3. Develop a Fast and Reliable Tool for Identifying Under-Performing Stripper Gas Wells
Problem: Stripper gas well producers often do not have the time or money to collect and evaluate the pressure and production data that can help them determine if wells are producing up to potential or if remedial work could improve productivity. This problem is compounded by the fact that many stripper gas wells, particularly in the Appalachian Basin, produce from multiple zones in low permeability fractured shale and sandstone formations, a situation that can be particularly difficult to analyze. As a result, operators may not be able to select the best candidates for workovers, which can lead to curtailed productivity and misdirected investments. Proposed Solution: Develop and distribute a reasonably- priced software product that producers can use to quickly and reliably evaluate stripper gas wells, and that is designed specifically for the low-permeability, multiple-completion wells typical of stripper production areas. Background and Results-to-Date: Production type curve analysis is a well-established analytical approach that compares the pressure response of a well during production over time to predict responses generated using detailed mathematical models of a reservoir’s behaviour. By matching the actual response to predicted behaviour, engineers can determine if a well is producing efficiently or if it might benefit from a stimulation treatment or recompletion. The analyst can take this one step further and predict how much of an increase in production might occur for a given workover investment. Performing tests and analyses on many wells allows a producer to see where workovers will result in the highest incremental increase in production and the greatest return on investment.
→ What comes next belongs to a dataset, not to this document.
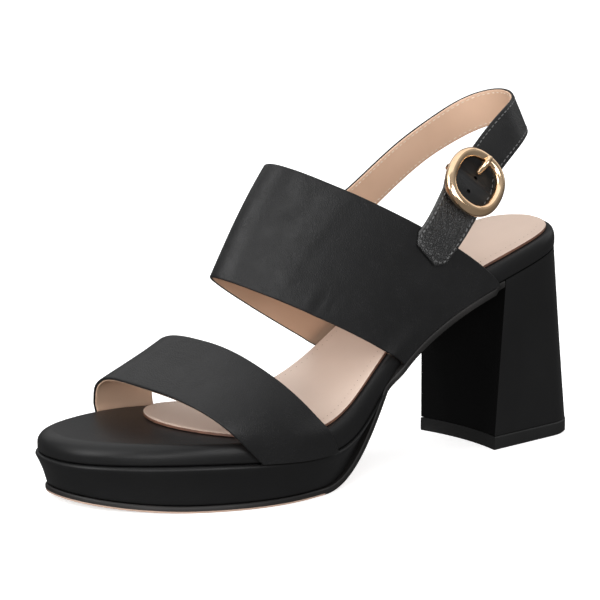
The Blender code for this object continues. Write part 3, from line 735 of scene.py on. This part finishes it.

Under funding from NYSERDA and the Gas Research Institute, Advanced Resources International, Inc. (ARI) had developed a production type curve analysis program (called METEOR) designed specifically for use with commingled completions (wells that produce from multiple zones simultaneously). While this program offered the capability to perform a detailed two-layer production type curve analysis, and generated permeability, stimulation, drainage area, and recovery estimates for each layer, the software lacked several features that would enhance its usability.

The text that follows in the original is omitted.